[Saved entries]
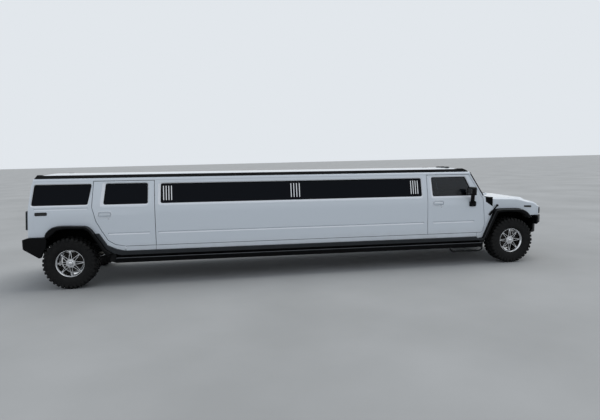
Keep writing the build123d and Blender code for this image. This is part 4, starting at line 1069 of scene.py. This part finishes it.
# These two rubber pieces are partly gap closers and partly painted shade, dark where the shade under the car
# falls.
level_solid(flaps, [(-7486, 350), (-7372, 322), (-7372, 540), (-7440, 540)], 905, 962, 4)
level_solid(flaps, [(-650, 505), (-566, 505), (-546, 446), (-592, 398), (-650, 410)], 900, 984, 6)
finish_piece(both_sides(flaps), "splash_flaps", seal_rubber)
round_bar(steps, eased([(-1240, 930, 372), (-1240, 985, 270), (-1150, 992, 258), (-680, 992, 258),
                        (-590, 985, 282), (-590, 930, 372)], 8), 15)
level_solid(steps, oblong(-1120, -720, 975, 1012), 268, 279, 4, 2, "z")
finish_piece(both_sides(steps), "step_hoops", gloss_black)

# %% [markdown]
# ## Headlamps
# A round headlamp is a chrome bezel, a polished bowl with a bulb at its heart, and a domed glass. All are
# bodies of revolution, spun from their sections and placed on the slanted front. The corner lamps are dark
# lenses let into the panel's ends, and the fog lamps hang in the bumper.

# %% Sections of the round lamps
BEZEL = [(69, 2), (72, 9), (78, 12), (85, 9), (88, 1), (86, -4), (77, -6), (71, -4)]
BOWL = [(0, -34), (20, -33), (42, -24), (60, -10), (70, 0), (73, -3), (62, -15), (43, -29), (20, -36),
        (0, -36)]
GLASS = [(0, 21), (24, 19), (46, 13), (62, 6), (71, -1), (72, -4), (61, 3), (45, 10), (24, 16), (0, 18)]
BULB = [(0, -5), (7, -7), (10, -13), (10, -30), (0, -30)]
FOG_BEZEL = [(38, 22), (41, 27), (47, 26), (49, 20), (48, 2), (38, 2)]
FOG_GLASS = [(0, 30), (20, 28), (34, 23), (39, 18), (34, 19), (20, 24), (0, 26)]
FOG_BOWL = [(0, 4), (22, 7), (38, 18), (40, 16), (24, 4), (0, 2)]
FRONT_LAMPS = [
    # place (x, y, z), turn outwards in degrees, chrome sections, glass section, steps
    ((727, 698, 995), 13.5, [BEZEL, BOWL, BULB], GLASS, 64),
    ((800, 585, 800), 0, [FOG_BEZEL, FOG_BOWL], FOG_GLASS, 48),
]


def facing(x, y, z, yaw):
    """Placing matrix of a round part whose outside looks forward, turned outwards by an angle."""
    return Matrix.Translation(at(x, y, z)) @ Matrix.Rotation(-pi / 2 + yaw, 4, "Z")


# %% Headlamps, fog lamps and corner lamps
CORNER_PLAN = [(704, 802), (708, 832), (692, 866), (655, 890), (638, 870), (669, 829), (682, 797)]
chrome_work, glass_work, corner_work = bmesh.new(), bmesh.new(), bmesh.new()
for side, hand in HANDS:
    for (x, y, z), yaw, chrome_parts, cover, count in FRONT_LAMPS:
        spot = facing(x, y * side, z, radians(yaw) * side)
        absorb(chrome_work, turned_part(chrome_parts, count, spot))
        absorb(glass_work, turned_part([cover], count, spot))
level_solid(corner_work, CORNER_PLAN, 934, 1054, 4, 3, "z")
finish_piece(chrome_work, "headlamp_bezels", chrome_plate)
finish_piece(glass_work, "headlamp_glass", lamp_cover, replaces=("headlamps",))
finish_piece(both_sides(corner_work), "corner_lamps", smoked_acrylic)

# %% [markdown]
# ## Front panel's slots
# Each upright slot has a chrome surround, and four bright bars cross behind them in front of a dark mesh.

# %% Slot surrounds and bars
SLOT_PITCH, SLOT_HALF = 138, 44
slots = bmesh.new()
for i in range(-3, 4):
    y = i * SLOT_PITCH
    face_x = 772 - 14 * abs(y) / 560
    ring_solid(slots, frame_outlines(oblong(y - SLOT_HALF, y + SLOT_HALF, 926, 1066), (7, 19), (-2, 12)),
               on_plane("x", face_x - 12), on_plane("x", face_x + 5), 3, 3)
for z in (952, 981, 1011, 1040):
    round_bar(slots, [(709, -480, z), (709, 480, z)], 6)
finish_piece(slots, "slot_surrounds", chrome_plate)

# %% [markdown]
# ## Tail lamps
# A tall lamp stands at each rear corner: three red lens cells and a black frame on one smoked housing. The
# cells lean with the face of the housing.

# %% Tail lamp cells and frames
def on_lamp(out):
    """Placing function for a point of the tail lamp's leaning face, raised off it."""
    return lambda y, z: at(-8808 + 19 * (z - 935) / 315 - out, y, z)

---

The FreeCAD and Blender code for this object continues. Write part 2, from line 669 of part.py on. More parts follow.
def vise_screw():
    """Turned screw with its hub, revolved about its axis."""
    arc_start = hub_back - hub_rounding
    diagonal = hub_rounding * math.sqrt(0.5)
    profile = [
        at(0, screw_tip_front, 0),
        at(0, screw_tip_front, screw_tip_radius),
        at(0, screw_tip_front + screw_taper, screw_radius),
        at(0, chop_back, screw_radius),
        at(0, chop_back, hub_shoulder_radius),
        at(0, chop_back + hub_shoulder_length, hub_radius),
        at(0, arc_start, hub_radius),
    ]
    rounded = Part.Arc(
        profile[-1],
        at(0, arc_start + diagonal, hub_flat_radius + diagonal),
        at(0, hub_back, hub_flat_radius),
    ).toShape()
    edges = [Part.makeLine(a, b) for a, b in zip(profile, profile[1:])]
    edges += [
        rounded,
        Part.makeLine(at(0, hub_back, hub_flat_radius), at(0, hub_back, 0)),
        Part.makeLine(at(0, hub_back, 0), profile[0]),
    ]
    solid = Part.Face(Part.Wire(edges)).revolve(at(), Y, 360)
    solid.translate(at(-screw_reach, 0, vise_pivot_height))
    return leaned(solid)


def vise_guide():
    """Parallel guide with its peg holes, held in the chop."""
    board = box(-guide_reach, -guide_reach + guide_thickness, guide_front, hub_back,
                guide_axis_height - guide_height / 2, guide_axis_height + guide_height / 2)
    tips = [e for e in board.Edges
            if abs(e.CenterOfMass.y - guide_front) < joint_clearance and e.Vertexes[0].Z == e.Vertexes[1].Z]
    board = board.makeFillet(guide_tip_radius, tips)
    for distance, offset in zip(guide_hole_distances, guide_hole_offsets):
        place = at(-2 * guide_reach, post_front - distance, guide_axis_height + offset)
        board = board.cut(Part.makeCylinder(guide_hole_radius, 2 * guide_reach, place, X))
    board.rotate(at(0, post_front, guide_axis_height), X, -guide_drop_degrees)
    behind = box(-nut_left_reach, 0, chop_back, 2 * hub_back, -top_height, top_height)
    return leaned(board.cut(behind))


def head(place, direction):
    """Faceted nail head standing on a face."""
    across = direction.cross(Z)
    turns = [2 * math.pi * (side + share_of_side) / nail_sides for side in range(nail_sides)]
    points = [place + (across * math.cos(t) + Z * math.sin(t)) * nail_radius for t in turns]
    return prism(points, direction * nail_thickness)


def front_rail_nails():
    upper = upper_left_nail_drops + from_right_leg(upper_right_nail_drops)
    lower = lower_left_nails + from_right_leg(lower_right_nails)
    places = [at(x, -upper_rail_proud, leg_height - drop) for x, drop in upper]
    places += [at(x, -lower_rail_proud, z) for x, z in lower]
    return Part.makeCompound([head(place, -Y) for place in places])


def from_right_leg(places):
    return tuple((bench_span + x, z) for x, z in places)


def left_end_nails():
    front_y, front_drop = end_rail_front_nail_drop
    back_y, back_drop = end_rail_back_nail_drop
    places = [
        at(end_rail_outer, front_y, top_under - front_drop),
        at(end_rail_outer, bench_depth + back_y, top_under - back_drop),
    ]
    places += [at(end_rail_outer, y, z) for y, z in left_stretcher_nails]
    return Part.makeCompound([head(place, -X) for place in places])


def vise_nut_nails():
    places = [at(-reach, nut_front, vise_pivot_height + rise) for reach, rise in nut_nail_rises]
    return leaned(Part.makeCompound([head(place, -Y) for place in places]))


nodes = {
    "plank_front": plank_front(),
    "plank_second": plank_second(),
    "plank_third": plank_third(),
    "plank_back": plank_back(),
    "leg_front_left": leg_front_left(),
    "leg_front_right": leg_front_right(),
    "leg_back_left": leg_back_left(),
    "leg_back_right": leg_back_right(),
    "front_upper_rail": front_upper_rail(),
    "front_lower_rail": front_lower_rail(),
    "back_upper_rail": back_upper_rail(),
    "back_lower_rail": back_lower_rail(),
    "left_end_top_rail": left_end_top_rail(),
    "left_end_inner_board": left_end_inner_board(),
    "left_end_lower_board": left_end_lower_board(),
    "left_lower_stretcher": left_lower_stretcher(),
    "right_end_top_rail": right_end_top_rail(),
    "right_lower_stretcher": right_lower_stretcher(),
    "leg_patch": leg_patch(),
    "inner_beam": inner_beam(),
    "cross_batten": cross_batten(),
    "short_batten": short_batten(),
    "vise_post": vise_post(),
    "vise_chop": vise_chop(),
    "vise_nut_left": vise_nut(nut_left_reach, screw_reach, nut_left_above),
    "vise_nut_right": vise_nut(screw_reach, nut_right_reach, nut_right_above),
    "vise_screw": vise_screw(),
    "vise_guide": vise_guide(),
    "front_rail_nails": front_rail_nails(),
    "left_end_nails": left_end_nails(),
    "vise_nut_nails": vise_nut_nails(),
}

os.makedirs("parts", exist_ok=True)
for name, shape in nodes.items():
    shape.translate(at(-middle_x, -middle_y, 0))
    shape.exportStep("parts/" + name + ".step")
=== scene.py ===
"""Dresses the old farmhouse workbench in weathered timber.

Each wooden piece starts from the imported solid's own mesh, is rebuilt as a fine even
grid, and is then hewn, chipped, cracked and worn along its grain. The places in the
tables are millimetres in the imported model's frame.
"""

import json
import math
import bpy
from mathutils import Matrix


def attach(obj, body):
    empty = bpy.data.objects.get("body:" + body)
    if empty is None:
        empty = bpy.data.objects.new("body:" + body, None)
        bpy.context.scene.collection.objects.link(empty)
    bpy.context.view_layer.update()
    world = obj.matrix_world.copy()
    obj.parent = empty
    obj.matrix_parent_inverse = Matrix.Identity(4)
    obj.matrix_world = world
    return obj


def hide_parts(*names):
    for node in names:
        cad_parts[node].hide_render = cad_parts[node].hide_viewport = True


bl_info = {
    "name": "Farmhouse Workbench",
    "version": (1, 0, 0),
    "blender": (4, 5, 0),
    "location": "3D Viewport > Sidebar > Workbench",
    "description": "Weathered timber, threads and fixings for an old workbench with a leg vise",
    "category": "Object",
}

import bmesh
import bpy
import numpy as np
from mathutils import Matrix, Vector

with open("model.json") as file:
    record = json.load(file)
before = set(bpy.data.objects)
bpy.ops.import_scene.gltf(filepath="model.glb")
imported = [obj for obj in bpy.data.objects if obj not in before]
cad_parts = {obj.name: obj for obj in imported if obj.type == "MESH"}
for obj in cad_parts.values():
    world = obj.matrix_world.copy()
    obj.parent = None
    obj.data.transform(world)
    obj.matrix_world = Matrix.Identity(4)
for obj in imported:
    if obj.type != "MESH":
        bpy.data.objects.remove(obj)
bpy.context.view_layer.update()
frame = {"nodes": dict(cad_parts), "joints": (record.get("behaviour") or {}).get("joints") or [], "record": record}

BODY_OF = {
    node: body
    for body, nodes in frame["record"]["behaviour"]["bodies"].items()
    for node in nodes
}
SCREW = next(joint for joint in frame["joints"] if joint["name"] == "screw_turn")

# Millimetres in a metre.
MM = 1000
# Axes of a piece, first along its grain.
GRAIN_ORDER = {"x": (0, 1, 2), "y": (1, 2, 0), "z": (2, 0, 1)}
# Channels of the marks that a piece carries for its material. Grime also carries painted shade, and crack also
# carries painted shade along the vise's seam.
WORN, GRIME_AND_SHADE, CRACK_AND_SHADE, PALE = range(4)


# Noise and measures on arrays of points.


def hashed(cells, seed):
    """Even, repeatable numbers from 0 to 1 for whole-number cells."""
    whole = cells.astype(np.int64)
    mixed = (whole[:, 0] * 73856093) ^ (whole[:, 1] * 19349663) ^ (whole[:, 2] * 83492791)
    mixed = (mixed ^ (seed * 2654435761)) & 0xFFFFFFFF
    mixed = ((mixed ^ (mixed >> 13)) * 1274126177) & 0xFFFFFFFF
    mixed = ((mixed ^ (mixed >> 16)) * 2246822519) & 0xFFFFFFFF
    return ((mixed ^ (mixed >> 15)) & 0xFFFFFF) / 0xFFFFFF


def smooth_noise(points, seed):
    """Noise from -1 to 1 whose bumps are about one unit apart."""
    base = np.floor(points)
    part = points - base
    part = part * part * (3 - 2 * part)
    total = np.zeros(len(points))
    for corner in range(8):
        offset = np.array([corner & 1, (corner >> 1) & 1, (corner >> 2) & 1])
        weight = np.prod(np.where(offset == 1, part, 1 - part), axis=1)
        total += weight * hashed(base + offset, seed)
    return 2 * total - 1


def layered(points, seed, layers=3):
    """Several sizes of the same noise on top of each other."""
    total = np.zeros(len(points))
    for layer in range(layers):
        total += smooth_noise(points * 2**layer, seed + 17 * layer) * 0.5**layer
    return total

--

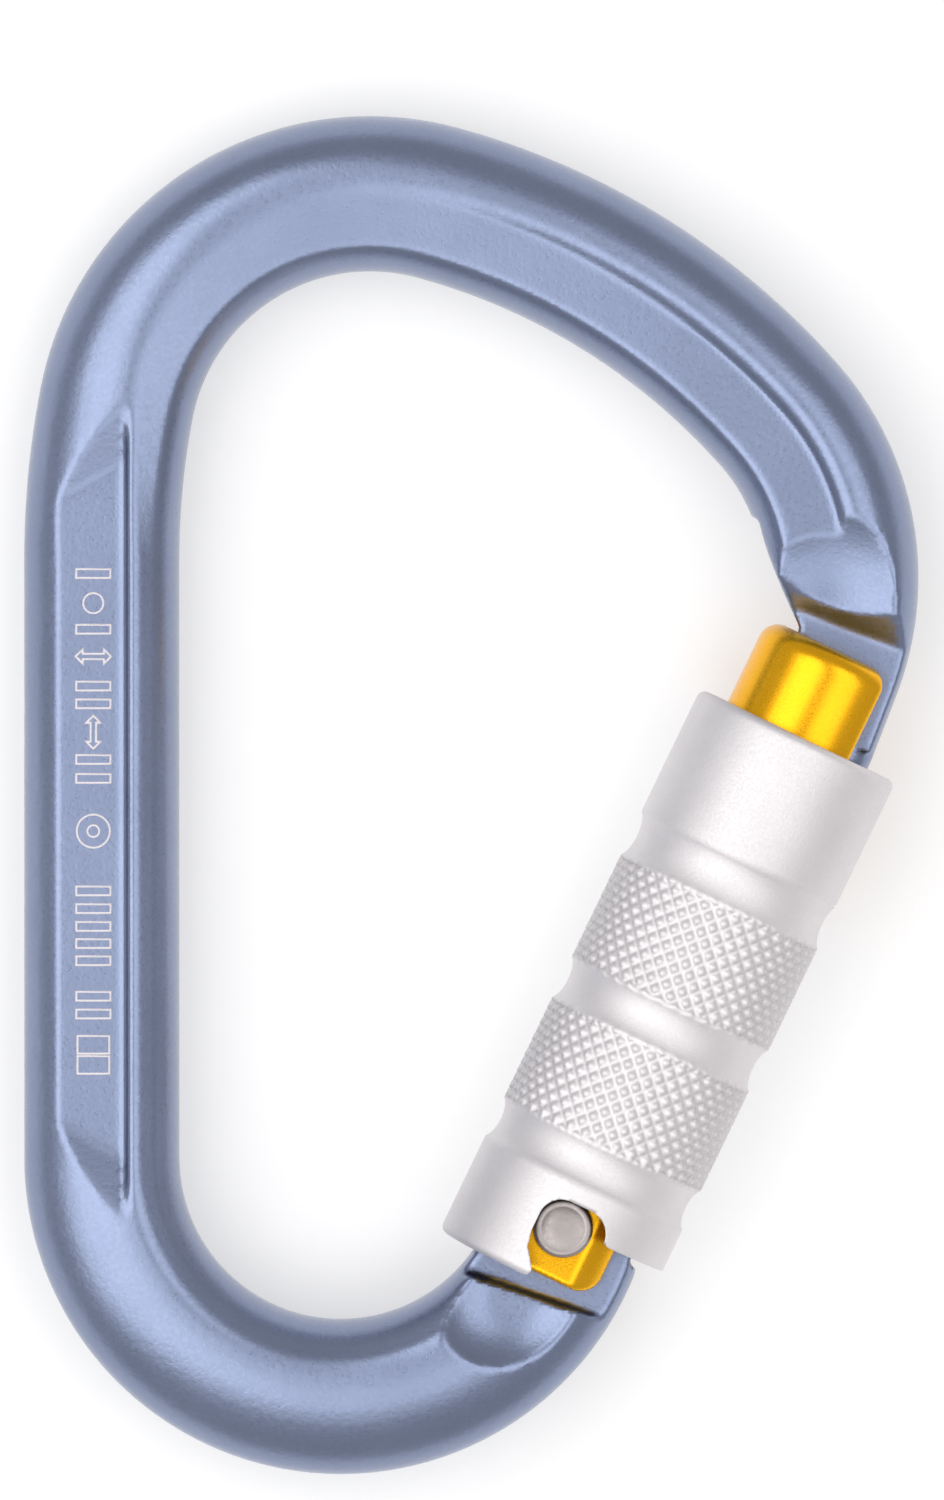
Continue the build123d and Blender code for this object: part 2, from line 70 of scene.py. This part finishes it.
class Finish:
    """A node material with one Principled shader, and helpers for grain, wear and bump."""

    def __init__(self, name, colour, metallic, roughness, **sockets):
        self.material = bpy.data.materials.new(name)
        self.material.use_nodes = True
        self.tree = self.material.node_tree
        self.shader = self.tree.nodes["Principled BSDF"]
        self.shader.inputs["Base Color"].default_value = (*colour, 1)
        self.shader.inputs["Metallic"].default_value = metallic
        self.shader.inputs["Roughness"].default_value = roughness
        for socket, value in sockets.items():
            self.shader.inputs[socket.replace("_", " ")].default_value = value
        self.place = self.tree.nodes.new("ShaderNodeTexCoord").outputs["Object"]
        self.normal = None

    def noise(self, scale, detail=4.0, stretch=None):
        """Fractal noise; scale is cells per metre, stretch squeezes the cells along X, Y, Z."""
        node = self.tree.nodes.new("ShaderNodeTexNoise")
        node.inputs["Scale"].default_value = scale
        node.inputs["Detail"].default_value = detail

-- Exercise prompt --
Scan the listing above for the word "record" and show each line where it is found.

-- Response --
    record = json.load(file)
frame = {"nodes": dict(cad_parts), "joints": (record.get("behaviour") or {}).get("joints") or [], "record": record}
    for body, nodes in frame["record"]["behaviour"]["bodies"].items()